Required task:
Copy the first line of the material below and every later line through the line containing "return HEM_Y +", without any other output.

--- Begin ---

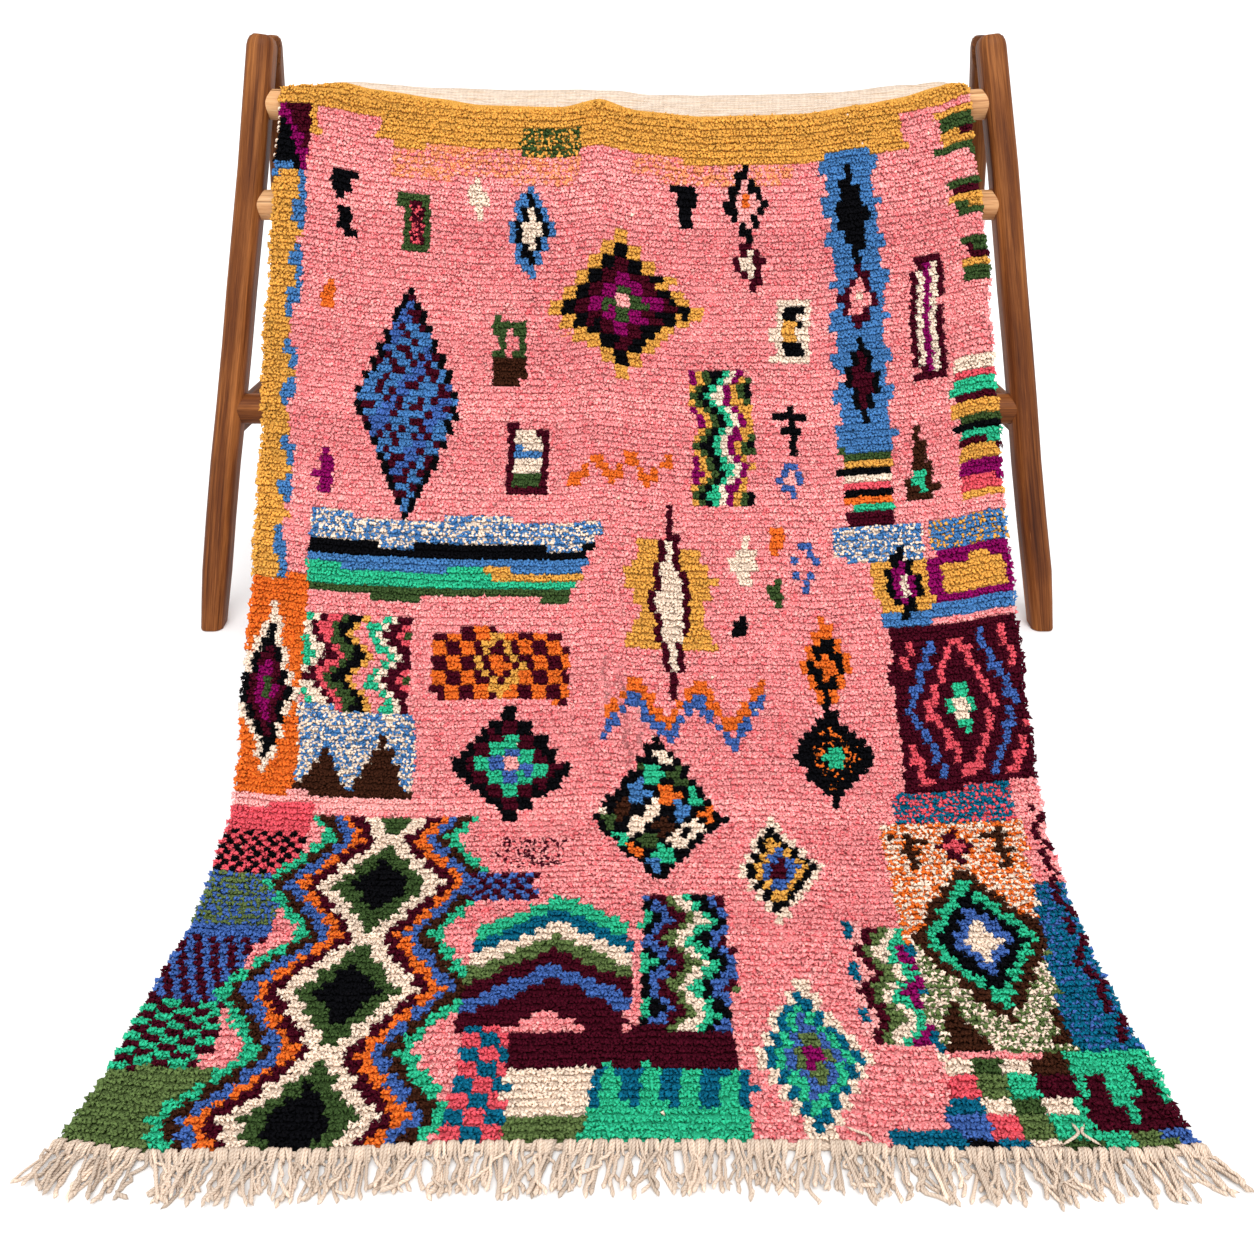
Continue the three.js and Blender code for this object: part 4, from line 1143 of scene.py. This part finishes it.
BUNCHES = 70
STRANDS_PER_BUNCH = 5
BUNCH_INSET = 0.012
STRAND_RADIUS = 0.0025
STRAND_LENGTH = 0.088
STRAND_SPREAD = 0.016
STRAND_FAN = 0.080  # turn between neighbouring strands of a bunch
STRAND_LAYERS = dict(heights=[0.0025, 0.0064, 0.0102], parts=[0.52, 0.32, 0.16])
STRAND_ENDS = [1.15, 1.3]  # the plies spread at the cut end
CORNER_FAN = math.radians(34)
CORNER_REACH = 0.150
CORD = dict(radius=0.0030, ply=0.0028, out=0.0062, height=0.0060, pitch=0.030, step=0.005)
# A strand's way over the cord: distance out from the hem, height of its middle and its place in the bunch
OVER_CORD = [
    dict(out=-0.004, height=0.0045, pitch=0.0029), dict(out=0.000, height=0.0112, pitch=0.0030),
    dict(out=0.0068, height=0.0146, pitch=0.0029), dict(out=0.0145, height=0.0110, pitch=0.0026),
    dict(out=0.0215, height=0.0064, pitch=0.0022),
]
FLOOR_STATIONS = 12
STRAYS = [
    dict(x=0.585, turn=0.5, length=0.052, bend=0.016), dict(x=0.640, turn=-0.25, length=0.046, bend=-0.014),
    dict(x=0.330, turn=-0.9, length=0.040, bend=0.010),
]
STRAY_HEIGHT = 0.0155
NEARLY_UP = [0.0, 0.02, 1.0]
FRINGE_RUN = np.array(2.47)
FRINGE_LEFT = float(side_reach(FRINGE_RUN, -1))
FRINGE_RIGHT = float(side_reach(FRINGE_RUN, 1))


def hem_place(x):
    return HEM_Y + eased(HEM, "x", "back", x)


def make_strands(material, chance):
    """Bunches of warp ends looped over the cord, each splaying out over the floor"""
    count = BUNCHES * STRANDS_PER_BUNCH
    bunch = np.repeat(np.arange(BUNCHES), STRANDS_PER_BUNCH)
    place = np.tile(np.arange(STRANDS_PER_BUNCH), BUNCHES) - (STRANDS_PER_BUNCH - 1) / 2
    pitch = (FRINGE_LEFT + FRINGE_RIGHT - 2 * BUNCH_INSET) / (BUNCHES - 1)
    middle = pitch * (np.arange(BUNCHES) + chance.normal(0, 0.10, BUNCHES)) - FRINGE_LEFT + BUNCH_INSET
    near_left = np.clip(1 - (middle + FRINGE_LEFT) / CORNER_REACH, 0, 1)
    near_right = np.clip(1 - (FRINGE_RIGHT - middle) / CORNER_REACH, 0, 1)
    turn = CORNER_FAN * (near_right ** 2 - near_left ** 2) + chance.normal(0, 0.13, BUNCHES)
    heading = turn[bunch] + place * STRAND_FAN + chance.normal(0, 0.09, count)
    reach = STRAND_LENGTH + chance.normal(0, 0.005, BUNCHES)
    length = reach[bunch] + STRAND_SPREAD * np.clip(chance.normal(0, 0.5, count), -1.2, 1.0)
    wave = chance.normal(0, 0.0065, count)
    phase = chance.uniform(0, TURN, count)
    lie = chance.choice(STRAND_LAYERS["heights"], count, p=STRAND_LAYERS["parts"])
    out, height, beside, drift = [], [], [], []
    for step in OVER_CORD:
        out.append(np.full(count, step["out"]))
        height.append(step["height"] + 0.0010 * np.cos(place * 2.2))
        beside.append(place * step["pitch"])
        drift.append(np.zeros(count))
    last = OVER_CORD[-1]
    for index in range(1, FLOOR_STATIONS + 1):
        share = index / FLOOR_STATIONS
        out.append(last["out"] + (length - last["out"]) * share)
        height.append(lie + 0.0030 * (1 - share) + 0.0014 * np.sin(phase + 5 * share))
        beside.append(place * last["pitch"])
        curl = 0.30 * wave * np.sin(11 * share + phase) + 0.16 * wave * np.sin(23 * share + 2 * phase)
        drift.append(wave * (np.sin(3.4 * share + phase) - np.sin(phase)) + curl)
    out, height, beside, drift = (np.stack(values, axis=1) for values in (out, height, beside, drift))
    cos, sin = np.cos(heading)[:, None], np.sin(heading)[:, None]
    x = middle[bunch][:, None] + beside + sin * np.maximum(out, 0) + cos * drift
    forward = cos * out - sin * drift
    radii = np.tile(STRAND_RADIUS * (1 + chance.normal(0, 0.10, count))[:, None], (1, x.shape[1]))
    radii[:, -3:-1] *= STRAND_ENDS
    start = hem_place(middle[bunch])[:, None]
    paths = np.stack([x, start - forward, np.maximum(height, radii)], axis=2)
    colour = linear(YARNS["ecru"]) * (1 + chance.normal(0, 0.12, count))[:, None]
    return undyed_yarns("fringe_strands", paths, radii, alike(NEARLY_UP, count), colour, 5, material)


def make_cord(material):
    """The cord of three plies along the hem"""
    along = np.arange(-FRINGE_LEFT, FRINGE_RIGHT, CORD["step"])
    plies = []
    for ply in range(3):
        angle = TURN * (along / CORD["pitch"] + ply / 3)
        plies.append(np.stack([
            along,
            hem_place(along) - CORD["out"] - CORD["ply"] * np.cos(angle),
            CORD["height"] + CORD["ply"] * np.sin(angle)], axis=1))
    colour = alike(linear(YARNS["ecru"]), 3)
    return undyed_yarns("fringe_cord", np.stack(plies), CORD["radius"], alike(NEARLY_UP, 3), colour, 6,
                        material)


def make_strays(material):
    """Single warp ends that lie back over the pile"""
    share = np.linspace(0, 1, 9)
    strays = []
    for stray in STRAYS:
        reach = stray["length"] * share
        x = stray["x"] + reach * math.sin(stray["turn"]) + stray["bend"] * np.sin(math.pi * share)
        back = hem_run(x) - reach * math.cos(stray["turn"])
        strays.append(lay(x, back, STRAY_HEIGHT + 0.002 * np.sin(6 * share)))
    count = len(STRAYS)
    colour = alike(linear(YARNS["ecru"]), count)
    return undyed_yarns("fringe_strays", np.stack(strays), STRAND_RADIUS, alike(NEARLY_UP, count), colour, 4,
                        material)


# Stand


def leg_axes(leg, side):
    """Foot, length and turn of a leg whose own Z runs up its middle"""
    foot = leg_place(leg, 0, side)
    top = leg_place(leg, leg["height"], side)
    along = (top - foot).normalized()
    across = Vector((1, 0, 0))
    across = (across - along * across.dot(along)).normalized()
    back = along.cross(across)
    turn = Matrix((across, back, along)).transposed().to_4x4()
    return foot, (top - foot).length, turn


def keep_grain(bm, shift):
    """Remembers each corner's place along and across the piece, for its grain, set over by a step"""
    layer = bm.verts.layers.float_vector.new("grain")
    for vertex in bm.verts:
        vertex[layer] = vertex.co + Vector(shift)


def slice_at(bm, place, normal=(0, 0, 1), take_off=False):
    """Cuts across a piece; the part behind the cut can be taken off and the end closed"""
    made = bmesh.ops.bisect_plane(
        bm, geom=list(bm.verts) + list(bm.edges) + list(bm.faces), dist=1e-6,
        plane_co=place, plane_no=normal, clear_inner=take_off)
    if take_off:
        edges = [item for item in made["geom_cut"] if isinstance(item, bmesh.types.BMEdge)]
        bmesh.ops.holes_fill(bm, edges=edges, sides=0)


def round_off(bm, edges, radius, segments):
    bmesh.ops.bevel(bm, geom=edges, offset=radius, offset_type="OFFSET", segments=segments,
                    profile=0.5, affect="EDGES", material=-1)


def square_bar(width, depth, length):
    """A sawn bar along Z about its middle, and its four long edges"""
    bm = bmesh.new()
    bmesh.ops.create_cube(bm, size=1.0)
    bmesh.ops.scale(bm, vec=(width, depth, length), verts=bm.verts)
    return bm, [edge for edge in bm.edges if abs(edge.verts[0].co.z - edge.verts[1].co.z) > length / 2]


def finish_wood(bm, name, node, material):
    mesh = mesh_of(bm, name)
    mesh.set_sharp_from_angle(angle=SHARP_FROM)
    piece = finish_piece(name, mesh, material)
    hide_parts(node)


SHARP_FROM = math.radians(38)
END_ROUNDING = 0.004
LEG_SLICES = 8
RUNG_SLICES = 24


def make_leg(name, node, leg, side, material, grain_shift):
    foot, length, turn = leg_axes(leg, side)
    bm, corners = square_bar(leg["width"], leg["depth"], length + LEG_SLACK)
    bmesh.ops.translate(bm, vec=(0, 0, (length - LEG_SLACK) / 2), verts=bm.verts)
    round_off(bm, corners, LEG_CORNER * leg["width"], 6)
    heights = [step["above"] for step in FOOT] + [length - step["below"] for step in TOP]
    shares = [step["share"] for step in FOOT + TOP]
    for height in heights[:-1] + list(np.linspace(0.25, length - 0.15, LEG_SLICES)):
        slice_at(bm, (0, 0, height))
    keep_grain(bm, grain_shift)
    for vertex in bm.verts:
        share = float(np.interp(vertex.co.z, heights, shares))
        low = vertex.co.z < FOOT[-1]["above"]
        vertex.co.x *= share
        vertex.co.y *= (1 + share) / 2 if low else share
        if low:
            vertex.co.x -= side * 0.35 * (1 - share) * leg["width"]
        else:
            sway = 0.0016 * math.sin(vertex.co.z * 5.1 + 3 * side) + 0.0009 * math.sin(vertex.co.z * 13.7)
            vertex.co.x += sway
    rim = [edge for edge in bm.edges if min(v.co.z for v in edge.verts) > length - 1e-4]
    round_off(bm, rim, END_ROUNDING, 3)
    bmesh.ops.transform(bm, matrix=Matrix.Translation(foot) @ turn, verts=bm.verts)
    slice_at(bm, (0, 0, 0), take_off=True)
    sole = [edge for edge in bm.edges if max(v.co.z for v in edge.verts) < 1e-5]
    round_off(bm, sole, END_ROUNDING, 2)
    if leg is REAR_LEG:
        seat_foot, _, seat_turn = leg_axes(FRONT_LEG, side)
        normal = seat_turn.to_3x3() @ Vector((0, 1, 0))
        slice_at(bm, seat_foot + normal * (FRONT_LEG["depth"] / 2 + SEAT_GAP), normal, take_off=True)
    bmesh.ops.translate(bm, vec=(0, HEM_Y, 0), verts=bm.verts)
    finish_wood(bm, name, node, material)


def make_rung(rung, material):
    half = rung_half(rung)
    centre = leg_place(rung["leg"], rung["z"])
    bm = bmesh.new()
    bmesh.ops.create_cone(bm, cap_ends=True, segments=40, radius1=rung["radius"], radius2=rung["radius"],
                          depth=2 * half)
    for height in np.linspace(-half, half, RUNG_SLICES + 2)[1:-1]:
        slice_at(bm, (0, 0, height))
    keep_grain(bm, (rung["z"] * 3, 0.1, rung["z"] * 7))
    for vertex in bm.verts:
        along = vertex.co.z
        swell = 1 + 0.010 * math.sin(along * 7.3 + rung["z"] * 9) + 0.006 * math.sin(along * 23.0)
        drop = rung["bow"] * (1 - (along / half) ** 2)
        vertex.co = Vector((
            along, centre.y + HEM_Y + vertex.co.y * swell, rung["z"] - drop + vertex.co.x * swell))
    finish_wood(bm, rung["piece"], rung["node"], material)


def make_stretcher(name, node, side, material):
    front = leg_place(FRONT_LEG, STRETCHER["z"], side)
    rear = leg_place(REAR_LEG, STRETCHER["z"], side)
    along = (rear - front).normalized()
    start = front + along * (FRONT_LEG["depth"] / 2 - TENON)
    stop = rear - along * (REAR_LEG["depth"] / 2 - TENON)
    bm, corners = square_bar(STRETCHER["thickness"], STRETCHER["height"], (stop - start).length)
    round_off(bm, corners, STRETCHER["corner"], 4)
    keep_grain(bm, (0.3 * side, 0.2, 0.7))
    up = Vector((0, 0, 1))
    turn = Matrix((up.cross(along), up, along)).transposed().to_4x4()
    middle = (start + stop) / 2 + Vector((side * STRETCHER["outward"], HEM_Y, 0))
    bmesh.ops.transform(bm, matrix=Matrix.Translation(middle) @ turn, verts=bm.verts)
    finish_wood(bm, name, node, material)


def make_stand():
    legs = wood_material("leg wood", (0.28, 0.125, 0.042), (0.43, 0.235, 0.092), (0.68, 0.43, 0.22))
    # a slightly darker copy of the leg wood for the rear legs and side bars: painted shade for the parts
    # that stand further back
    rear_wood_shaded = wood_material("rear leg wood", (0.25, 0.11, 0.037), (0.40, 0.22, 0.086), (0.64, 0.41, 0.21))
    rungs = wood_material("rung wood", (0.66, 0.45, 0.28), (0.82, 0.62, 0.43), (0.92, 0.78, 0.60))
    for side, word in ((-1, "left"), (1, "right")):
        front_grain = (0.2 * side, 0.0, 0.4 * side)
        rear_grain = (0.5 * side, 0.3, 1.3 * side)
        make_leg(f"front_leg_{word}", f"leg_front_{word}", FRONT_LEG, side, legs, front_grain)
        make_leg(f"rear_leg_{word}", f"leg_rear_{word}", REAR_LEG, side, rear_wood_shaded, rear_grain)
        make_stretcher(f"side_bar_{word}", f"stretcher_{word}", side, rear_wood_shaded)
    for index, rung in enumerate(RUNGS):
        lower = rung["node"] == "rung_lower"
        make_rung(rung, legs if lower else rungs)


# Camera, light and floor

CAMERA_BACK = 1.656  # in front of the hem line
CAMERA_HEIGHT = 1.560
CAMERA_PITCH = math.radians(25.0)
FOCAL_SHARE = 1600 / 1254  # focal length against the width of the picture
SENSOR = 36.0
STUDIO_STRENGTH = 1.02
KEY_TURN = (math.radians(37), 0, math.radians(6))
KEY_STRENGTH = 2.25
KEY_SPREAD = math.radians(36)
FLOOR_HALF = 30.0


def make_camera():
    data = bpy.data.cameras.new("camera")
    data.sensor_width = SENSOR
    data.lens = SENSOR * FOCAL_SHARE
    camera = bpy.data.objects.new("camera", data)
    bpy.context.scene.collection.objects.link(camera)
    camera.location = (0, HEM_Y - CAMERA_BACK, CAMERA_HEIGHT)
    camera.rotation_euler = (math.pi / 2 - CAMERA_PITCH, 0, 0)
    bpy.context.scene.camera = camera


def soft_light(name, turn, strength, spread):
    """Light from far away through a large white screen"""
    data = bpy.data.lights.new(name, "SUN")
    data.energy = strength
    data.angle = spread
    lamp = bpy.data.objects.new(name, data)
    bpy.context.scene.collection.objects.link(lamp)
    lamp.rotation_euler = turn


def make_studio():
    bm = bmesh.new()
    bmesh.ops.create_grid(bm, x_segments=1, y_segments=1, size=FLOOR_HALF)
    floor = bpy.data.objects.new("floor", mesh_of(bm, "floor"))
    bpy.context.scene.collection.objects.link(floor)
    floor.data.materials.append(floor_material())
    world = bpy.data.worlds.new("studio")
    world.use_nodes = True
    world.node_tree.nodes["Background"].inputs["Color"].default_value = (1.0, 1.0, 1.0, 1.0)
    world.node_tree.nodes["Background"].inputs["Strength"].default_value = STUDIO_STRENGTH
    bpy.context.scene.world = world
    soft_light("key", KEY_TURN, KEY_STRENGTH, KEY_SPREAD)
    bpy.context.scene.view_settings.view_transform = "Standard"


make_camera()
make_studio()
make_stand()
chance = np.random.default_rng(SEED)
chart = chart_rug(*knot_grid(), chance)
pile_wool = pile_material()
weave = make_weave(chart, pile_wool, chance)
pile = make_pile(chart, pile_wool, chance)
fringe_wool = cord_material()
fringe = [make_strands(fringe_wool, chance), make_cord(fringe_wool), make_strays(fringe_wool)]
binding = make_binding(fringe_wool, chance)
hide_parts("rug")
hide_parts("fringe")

--- End ---

Completed task:
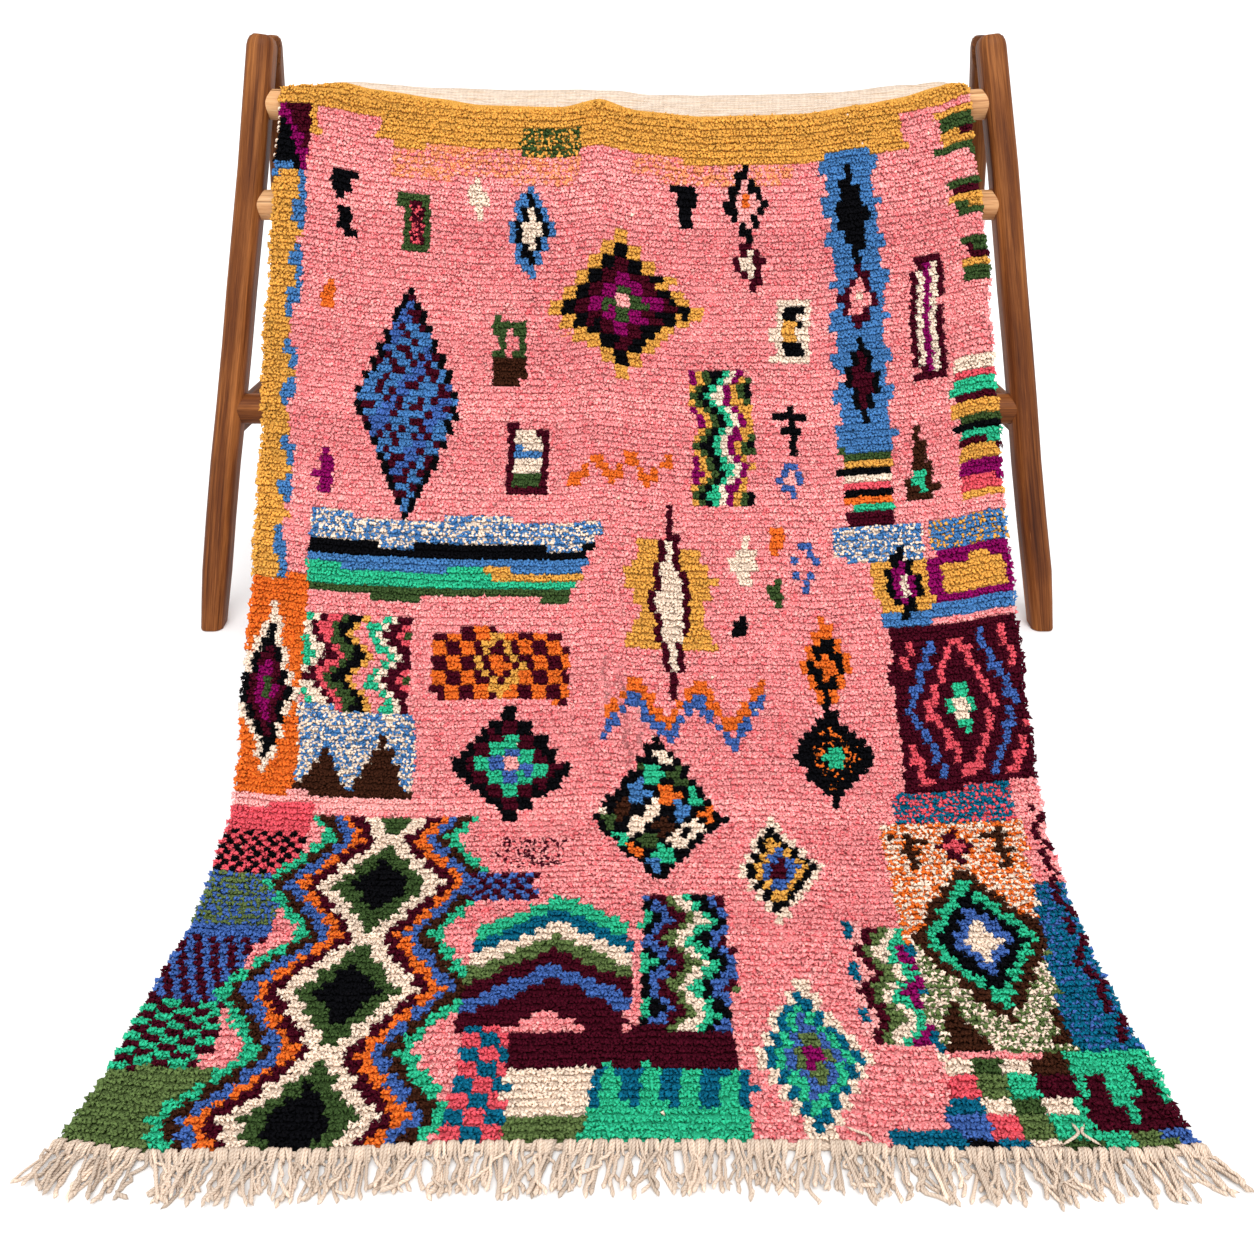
Continue the three.js and Blender code for this object: part 4, from line 1143 of scene.py. This part finishes it.
BUNCHES = 70
STRANDS_PER_BUNCH = 5
BUNCH_INSET = 0.012
STRAND_RADIUS = 0.0025
STRAND_LENGTH = 0.088
STRAND_SPREAD = 0.016
STRAND_FAN = 0.080  # turn between neighbouring strands of a bunch
STRAND_LAYERS = dict(heights=[0.0025, 0.0064, 0.0102], parts=[0.52, 0.32, 0.16])
STRAND_ENDS = [1.15, 1.3]  # the plies spread at the cut end
CORNER_FAN = math.radians(34)
CORNER_REACH = 0.150
CORD = dict(radius=0.0030, ply=0.0028, out=0.0062, height=0.0060, pitch=0.030, step=0.005)
# A strand's way over the cord: distance out from the hem, height of its middle and its place in the bunch
OVER_CORD = [
    dict(out=-0.004, height=0.0045, pitch=0.0029), dict(out=0.000, height=0.0112, pitch=0.0030),
    dict(out=0.0068, height=0.0146, pitch=0.0029), dict(out=0.0145, height=0.0110, pitch=0.0026),
    dict(out=0.0215, height=0.0064, pitch=0.0022),
]
FLOOR_STATIONS = 12
STRAYS = [
    dict(x=0.585, turn=0.5, length=0.052, bend=0.016), dict(x=0.640, turn=-0.25, length=0.046, bend=-0.014),
    dict(x=0.330, turn=-0.9, length=0.040, bend=0.010),
]
STRAY_HEIGHT = 0.0155
NEARLY_UP = [0.0, 0.02, 1.0]
FRINGE_RUN = np.array(2.47)
FRINGE_LEFT = float(side_reach(FRINGE_RUN, -1))
FRINGE_RIGHT = float(side_reach(FRINGE_RUN, 1))


def hem_place(x):
    return HEM_Y + eased(HEM, "x", "back", x)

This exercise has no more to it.